The Infinite Recursion Trap

TypeScript's type system is Turing complete, which means you can write types that never terminate. While useful for complex logic like JSON parsers or DeepPartial<T>, recursive types are the #1 cause of slow builds and editor lag in large projects.

When the compiler encounters a recursive type, it has to instantiate it. If that instantiation triggers another instantiation, you enter a loop. TypeScript has a hard limit (usually around 50-100 levels) before it throws Type instantiation is excessively deep and possibly infinite. But even before hitting that limit, you're burning CPU cycles.

The Problem: Exponential Instantiation

Consider a naive DeepPartial implementation. It looks innocent, but applying it to a complex nested object forces the compiler to traverse every single property subtree immediately.

// ❌ Naive implementation: Heavy recursive load
type DeepPartial<T> = {
  [P in keyof T]?: T[P] extends object ? DeepPartial<T[P]> : T[P];
};

interface LargeState {
  users: User[];
  settings: Settings;
  // ... dozens of other complex fields
}

// 💥 Triggers massive type instantiation graph
type PartialState = DeepPartial<LargeState>;

Optimization Strategies

1. Interface Caching (Named Types)

The compiler caches named types (interfaces) better than anonymous type aliases. Breaking a large recursive type into smaller, named interfaces can significantly reduce type checking time by allowing the compiler to reuse work.

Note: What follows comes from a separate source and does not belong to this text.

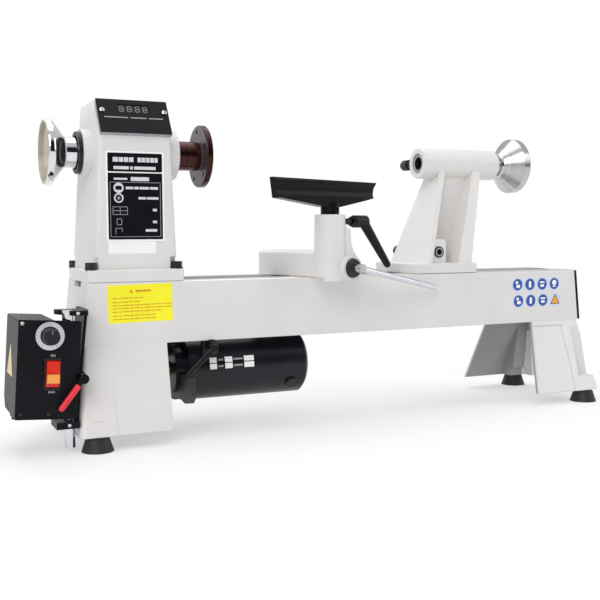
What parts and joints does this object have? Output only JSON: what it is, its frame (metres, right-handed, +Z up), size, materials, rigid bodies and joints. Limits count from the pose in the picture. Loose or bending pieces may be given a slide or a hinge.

// ✅ Better: Break recursion with interfaces
interface UserPartial {
  name?: string;
  role?: string;
}

interface StatePartial {
  users?: UserPartial[]; // Uses cached interface
  // ...
}

2. Tail-Recursion Optimization

Just like runtime code, TypeScript types can be optimized for tail recursion. By passing the accumulator as a generic argument, you prevent the compiler from building a massive stack of deferred operations.

// ❌ Stack heavy
type Reverse<T extends any[]> = 
  T extends [infer Head, ...infer Tail] 
    ? [...Reverse<Tail>, Head] 
    : [];

// ✅ Tail recursive (Accumulator pattern)
type ReverseOpt<T extends any[], Acc extends any[] = []> = 
  T extends [infer Head, ...infer Tail]
    ? ReverseOpt<Tail, [Head, ...Acc]>
    : Acc;

From TypeScript 4.5+, the compiler specifically detects and optimizes tail-recursive conditional types, allowing for much deeper recursion limit (up to 1000s of iterations) without crashing.

3. Defer Resolution with mapped types

You can sometimes trick the compiler into deferring resolution until access by wrapping the recursion in an object type.

// ⚡️ Defer resolution trick
type Defer<T> = T extends infer U ? { [K in keyof U]: U[K] } : never;